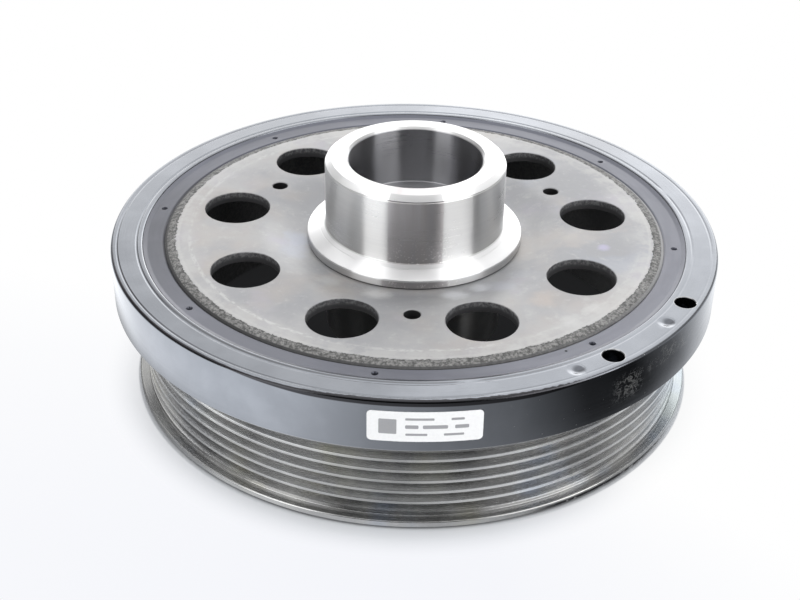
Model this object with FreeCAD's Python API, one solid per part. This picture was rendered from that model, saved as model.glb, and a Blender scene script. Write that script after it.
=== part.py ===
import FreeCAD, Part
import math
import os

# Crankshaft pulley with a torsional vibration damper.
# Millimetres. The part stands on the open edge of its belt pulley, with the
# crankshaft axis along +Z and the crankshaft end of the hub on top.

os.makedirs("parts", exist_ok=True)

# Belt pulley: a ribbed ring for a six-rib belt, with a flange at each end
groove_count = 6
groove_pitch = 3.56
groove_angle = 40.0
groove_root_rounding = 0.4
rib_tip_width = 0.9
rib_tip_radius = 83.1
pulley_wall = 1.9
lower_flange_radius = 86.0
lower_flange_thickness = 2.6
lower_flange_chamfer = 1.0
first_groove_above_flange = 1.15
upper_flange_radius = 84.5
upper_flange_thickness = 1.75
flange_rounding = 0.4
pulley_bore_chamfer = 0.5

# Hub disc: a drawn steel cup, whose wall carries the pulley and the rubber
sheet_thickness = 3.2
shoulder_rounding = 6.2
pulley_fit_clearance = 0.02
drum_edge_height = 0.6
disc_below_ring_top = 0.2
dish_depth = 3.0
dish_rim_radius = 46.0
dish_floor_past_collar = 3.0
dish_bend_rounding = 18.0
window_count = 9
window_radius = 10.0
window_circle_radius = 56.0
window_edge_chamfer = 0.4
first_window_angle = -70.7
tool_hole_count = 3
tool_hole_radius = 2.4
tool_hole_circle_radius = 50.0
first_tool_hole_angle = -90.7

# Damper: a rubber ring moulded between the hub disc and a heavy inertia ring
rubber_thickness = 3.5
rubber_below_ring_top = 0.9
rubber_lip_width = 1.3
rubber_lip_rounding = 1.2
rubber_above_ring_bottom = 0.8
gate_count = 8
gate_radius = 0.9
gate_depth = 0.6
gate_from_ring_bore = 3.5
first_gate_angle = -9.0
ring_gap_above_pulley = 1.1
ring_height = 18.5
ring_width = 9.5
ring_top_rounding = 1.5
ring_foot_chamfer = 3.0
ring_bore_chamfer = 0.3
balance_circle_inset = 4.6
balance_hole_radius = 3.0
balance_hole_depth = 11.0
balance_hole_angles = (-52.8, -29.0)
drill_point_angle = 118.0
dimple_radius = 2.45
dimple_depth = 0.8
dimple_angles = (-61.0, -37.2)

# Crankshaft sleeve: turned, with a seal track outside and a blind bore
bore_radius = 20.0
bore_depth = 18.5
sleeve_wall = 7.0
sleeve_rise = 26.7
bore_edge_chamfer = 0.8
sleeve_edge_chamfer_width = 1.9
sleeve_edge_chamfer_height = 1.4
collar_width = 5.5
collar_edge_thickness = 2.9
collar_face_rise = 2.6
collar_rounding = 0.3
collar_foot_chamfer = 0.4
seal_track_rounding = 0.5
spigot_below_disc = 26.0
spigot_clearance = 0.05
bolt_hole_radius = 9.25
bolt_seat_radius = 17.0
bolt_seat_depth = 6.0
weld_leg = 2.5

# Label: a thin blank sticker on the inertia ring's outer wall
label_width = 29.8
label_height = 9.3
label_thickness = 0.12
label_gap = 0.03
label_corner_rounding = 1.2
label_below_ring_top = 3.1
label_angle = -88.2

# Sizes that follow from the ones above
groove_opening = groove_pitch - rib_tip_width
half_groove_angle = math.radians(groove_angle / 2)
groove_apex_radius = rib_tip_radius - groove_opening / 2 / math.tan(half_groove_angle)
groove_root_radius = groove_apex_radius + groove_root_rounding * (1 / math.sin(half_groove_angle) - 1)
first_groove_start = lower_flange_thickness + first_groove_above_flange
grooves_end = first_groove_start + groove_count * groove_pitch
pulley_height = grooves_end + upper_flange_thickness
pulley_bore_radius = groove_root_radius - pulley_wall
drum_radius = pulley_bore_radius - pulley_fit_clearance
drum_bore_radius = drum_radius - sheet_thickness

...

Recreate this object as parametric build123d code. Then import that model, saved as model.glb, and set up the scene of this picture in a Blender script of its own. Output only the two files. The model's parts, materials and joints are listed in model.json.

==

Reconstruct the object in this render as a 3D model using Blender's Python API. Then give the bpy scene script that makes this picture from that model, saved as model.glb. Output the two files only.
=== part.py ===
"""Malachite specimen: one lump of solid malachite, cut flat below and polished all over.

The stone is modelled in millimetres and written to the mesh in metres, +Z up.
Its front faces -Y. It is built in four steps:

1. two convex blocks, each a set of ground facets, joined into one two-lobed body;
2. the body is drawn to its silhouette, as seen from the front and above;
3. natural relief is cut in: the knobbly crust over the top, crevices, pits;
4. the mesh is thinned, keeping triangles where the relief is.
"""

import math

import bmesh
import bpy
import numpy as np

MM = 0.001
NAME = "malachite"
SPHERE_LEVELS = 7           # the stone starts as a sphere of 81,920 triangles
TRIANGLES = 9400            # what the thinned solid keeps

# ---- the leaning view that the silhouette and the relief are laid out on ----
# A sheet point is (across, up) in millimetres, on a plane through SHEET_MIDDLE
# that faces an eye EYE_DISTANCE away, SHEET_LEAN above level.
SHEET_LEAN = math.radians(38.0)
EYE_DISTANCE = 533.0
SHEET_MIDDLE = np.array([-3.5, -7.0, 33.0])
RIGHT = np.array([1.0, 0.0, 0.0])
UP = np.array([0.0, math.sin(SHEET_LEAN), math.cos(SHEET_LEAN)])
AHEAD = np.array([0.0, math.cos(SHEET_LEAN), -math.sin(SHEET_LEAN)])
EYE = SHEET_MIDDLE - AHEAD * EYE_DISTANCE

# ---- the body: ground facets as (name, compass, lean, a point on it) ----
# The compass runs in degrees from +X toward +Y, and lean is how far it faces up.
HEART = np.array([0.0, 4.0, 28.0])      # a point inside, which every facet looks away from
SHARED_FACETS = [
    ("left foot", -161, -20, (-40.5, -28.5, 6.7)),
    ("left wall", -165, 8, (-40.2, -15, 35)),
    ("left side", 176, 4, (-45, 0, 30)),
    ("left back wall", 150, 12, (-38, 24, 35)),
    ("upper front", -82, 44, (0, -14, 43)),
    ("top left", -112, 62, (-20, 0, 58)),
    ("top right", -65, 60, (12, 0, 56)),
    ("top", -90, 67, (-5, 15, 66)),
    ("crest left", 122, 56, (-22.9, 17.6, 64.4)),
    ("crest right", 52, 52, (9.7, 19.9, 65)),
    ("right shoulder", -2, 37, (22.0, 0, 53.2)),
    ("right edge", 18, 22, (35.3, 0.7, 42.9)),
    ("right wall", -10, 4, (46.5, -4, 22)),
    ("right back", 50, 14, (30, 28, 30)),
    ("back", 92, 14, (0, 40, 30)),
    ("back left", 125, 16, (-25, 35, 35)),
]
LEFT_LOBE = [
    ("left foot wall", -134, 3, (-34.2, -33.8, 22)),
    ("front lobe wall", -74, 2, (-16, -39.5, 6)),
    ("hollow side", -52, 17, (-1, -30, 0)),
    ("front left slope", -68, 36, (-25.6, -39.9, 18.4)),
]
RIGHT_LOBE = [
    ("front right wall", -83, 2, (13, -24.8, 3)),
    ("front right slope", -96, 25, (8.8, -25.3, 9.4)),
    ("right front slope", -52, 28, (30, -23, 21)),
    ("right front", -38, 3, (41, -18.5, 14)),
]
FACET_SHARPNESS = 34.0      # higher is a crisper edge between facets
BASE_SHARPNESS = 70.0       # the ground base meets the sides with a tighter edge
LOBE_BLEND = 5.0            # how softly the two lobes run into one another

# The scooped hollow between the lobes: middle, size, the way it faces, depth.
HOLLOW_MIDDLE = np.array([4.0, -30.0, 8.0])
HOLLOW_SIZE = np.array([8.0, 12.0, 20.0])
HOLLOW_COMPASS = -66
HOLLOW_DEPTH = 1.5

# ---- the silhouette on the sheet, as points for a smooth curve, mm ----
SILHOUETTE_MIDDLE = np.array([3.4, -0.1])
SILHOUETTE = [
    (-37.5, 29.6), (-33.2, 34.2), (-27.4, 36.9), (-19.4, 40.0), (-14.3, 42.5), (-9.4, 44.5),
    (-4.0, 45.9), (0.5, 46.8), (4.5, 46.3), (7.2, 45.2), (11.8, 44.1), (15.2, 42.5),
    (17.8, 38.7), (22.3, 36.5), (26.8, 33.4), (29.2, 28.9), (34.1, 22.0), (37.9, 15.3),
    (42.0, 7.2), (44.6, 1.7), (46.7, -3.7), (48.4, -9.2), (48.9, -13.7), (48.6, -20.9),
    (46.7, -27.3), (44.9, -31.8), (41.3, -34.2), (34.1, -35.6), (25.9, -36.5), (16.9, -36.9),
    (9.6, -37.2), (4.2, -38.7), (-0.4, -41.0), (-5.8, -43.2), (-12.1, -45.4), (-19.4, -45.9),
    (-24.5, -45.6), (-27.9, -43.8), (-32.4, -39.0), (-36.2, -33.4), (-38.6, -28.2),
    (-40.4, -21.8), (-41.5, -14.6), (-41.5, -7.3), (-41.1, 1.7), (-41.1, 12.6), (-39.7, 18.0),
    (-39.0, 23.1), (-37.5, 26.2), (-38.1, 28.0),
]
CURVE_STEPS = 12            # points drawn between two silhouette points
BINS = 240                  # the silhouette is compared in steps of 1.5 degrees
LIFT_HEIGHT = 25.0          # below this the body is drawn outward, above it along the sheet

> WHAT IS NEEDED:
Make an exact transcription of the lines from the line with "Model this object" through the line with "pulley_bore_chamfer = 0.5", inclusive, omitting all others.

> RESPONSE BELOW:
Model this object with FreeCAD's Python API, one solid per part. This picture was rendered from that model, saved as model.glb, and a Blender scene script. Write that script after it.
=== part.py ===
import FreeCAD, Part
import math
import os

# Crankshaft pulley with a torsional vibration damper.
# Millimetres. The part stands on the open edge of its belt pulley, with the
# crankshaft axis along +Z and the crankshaft end of the hub on top.

os.makedirs("parts", exist_ok=True)

# Belt pulley: a ribbed ring for a six-rib belt, with a flange at each end
groove_count = 6
groove_pitch = 3.56
groove_angle = 40.0
groove_root_rounding = 0.4
rib_tip_width = 0.9
rib_tip_radius = 83.1
pulley_wall = 1.9
lower_flange_radius = 86.0
lower_flange_thickness = 2.6
lower_flange_chamfer = 1.0
first_groove_above_flange = 1.15
upper_flange_radius = 84.5
upper_flange_thickness = 1.75
flange_rounding = 0.4
pulley_bore_chamfer = 0.5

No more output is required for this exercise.